- **Requirements**: Identify all lines of the data containing the string "from" and copy them.
»»
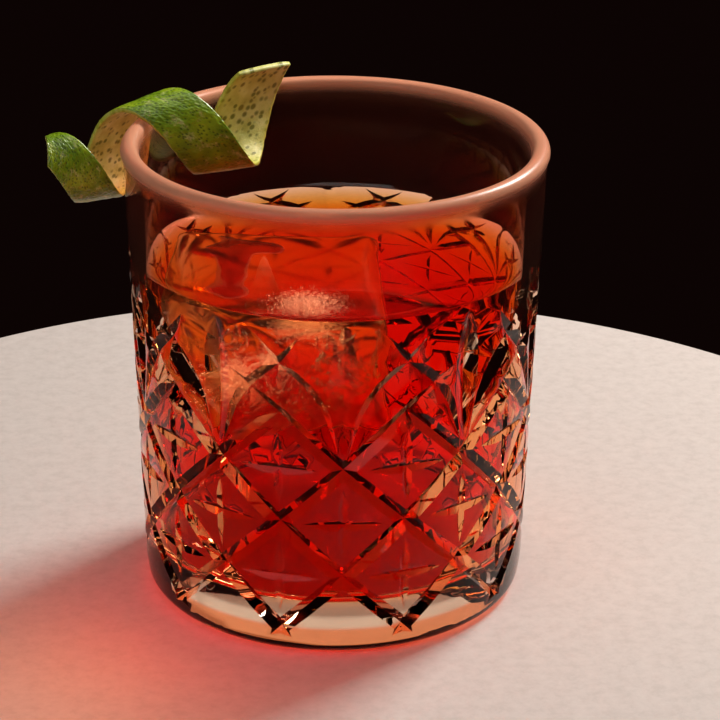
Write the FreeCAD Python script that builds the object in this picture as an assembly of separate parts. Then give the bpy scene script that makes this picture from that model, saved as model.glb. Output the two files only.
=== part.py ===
"""A negroni in a cut glass tumbler, with a twist of lime peel hung on the rim.

Frame: millimetres, +Z up, origin at the middle of the base, which stands on Z = 0.
The front of the glass faces -Y. Nodes: glass, drink, lime_twist.
"""
import FreeCAD, Part
import math
import os

V = FreeCAD.Vector

# ---- tumbler: the turned form ------------------------------------------------
GLASS_HEIGHT = 96.0
RIM_RADIUS = 43.0          # outside of the rounded lip
LIP_THICKNESS = 3.6
LIP_FLARE = 0.55           # the lip stands this far proud of the wall
WALL_TAPER = 2.65          # the wall's foot is this much narrower than its top
WALL_THICKNESS = 3.5
HEEL_RADIUS = 3.0
HEEL_HEIGHT = 5.3
HEEL_INSET = 0.35          # the heel is turned back this far behind the wall
BASE_THICKNESS = 10.6
CAVITY_CORNER_RADIUS = 3.0

# ---- tumbler: the cut pattern ------------------------------------------------
COLUMNS = 10               # repeats of the pattern round the wall
ROW_FOOT = 5.9             # height of the lowest crossings
ROW_STEP = 11.9            # height from one row of crossings to the next
ROWS = 4                   # steps from the lowest crossings to the top ones
FOOT_RUN_OUT = 2.4         # a lattice cut fades out this far below the lowest crossing
GROOVE_DEPTH = 1.25
GROOVE_WIDTH = 3.4
STEPS_PER_ROW = 2          # straight runs of a lattice cut from one row to the next
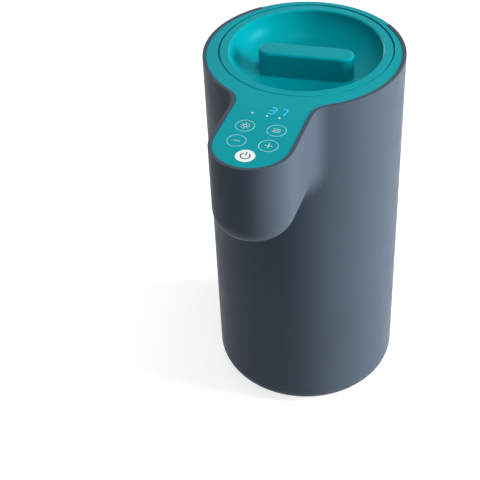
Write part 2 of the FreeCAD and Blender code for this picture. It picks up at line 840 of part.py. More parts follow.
««
- **Solution for this problem**:
Write the FreeCAD Python script that builds the object in this picture as an assembly of separate parts. Then give the bpy scene script that makes this picture from that model, saved as model.glb. Output the two files only.
ROW_STEP = 11.9            # height from one row of crossings to the next
ROWS = 4                   # steps from the lowest crossings to the top ones
STEPS_PER_ROW = 2          # straight runs of a lattice cut from one row to the next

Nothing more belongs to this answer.